The Geopolitical Gaming Angle
Let's address the elephant in the room. Politics. Some gamers won't touch Chinese hardware regardless of performance or price. Others don't care where their GPU comes from as long as it pushes frames.
But here's the reality check: most gaming hardware already comes from Chinese factories anyway. Your Nvidia card? Manufactured in China. Your motherboard? China. Your RGB fans? Definitely China.
The difference now is Chinese companies controlling the entire stack — design, manufacturing, software. That's actually pretty exciting from a competition standpoint, even if it makes some people nervous.
Timeline Predictions for Gaming Impact
When will we see Chinese GPUs in mainstream gaming builds? I'm betting 18-24 months for entry-level cards that actually matter. Think GTX 1650/RTX 3050 performance tier but with better value proposition.

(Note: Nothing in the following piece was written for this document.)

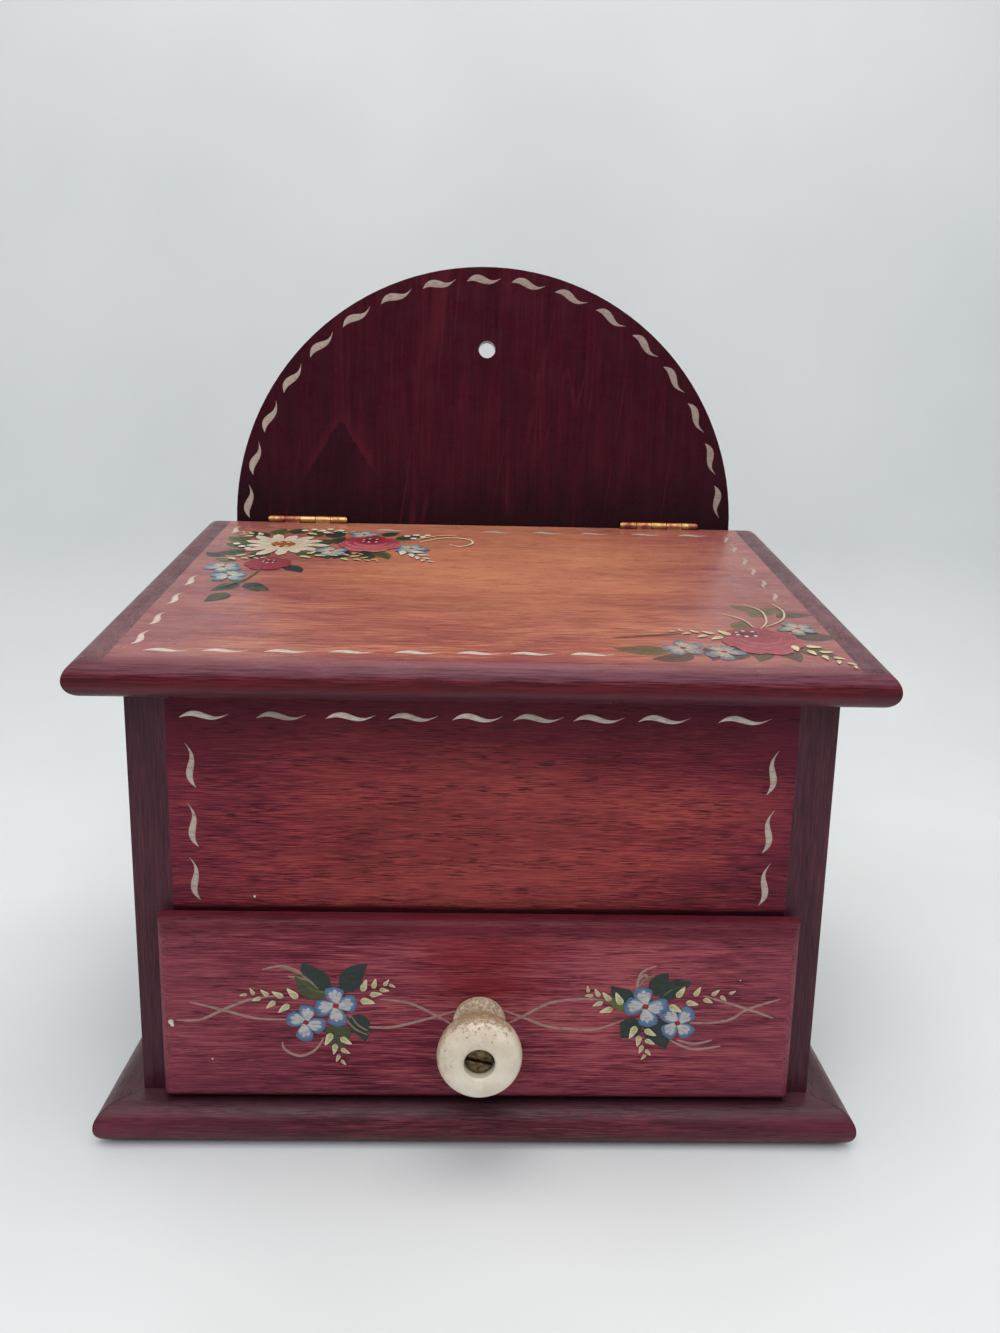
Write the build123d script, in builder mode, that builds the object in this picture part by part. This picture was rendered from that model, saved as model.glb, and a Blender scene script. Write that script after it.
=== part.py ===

Mid-range competition (RTX 4060 Ti territory) probably takes 3-4 years. High-end gaming GPUs competing with RTX 4080/4090? Maybe 5-7 years if ever. The engineering complexity at the top end is insane.
But honestly, do we need that timeline to be shorter? Most gamers play at 1080p or 1440p anyway. Solid performance at those resolutions with good drivers would shake up the market immediately.
What This Means for Your Build Plans
Should you wait for Chinese GPUs before building? Nah. Technology marches forward constantly. There's always something better coming next year.
But keep an eye on this space. If you're planning a budget build in late 2025 or 2026, Chinese options might offer serious value. Competition always benefits consumers in the end.
The GPU market has been stagnant for too long. Nvidia charging whatever they want, AMD playing second fiddle, Intel struggling to stay relevant. Fresh blood means innovation, better prices, and more options for everyone.
Cambricon's $423 million quarter isn't just a financial milestone — it's proof that alternatives to Silicon Valley dominance are real and scaling fast. Whether that translates to better gaming experiences remains to be seen, but the potential is definitely there.